--- start Supplied material ---
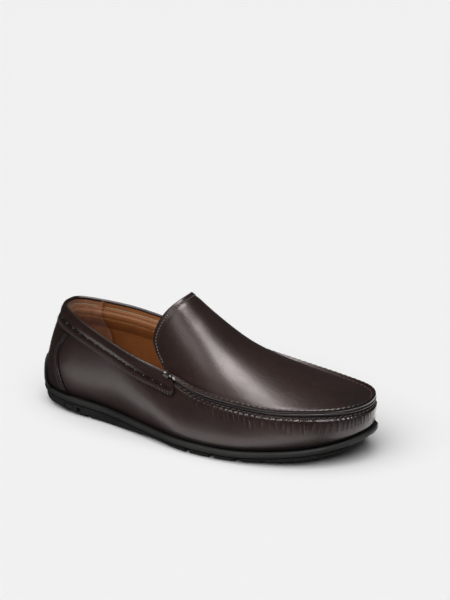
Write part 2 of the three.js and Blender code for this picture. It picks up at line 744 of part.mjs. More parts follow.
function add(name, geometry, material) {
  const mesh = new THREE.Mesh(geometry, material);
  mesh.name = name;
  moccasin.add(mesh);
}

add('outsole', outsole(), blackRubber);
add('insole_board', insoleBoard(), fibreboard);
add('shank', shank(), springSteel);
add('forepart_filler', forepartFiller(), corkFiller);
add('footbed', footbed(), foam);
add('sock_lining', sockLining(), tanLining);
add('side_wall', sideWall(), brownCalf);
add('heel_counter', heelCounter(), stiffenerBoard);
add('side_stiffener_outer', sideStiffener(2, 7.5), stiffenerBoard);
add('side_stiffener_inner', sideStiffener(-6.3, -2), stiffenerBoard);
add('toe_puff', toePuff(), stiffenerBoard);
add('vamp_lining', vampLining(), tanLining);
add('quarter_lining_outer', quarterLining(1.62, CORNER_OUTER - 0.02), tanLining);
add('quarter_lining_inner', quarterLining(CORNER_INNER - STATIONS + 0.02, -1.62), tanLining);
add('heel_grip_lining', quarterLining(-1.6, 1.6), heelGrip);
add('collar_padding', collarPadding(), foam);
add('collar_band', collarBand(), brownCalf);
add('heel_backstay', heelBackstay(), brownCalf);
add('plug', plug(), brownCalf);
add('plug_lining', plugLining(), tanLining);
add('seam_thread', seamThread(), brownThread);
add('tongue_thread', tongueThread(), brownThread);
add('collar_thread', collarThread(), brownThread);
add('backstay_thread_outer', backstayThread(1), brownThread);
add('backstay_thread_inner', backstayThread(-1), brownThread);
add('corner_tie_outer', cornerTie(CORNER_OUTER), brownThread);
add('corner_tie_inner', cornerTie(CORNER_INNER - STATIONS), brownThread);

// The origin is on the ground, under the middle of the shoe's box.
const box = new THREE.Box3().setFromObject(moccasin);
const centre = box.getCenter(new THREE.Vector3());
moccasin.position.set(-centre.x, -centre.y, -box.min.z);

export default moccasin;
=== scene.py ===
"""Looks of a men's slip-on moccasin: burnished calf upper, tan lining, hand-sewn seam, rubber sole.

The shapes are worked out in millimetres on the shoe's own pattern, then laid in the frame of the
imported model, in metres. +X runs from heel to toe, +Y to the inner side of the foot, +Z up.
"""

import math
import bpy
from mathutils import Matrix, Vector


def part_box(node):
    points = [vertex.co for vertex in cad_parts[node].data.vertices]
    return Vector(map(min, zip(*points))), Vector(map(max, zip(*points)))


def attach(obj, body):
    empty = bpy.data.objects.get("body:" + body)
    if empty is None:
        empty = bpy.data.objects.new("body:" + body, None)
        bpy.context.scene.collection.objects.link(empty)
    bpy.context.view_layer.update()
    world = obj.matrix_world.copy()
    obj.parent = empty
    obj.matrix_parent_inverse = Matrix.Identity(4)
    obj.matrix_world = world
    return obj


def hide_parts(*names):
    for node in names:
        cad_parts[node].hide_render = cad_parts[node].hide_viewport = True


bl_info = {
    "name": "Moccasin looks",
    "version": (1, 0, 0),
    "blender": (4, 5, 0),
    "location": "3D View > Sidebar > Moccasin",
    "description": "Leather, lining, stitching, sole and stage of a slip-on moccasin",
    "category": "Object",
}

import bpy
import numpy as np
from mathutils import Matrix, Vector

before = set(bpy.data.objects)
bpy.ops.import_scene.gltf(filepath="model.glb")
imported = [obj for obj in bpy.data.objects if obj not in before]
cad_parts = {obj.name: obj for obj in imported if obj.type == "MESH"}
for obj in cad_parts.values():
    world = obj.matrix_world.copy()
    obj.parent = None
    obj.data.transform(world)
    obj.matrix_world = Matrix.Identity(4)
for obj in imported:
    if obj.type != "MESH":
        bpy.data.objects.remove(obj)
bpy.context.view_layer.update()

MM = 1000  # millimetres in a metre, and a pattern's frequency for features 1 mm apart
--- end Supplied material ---
--- start Supplied material ---
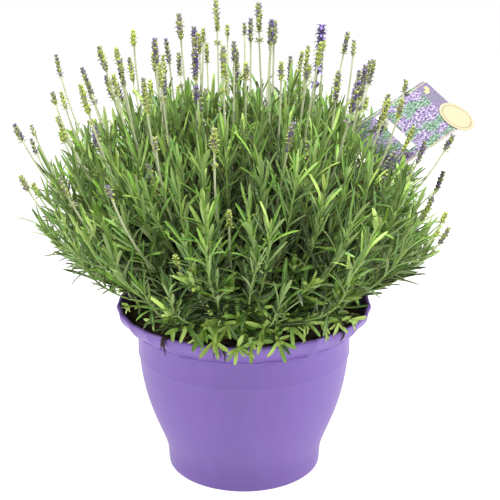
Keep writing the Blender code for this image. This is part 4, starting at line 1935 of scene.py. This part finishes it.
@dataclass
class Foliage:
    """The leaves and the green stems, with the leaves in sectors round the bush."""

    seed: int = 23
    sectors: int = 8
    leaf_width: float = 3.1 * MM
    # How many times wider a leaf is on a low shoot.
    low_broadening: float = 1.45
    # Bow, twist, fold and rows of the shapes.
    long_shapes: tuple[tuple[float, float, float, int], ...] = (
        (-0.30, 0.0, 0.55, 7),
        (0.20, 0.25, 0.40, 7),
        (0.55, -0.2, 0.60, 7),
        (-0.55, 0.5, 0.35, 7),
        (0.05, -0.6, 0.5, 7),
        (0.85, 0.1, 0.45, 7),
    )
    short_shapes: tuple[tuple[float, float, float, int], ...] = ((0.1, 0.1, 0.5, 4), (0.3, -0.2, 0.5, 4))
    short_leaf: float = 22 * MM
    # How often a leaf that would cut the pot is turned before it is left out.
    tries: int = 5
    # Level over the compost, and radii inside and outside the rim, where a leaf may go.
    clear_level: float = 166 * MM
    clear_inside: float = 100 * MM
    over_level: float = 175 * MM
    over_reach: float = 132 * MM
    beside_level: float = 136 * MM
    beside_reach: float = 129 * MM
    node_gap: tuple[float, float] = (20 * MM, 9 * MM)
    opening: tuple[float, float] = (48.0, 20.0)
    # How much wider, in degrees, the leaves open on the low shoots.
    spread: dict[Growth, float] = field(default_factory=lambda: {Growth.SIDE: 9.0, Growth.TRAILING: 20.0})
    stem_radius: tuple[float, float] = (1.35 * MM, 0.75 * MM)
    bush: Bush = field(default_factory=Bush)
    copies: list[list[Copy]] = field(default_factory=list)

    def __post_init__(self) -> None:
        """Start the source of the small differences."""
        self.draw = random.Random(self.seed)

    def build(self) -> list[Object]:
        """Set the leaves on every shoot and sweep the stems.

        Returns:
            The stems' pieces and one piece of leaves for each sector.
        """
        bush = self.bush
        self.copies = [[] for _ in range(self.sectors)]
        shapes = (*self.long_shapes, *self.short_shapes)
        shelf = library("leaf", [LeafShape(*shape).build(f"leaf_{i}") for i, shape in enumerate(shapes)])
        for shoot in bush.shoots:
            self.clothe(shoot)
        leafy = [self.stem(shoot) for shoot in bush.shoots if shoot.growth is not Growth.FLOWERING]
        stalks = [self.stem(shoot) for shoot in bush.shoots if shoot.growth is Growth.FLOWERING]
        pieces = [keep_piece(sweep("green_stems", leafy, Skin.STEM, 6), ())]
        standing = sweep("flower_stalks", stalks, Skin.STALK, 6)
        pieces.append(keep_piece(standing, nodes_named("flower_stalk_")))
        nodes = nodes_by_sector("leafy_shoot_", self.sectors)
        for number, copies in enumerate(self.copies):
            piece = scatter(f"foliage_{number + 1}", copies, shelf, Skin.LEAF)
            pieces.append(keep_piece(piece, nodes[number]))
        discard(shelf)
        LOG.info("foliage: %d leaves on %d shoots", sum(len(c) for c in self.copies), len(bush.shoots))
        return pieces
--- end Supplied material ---
--- start Supplied material ---
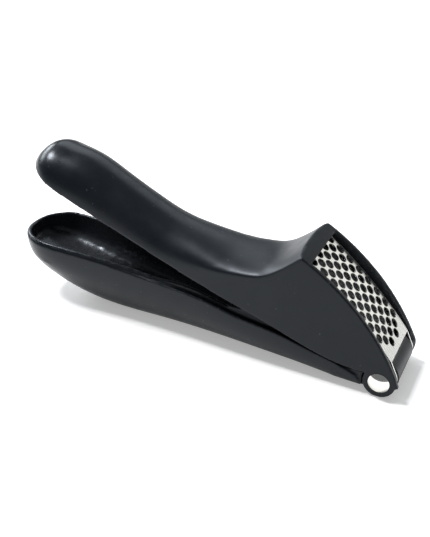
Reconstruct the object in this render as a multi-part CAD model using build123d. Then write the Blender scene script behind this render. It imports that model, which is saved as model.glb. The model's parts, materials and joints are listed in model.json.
--- end Supplied material ---
## What you will do
Only lines with the string "points" belong in your answer; copy each one.

## Solution
    points = [vertex.co for vertex in cad_parts[node].data.vertices]
    return Vector(map(min, zip(*points))), Vector(map(max, zip(*points)))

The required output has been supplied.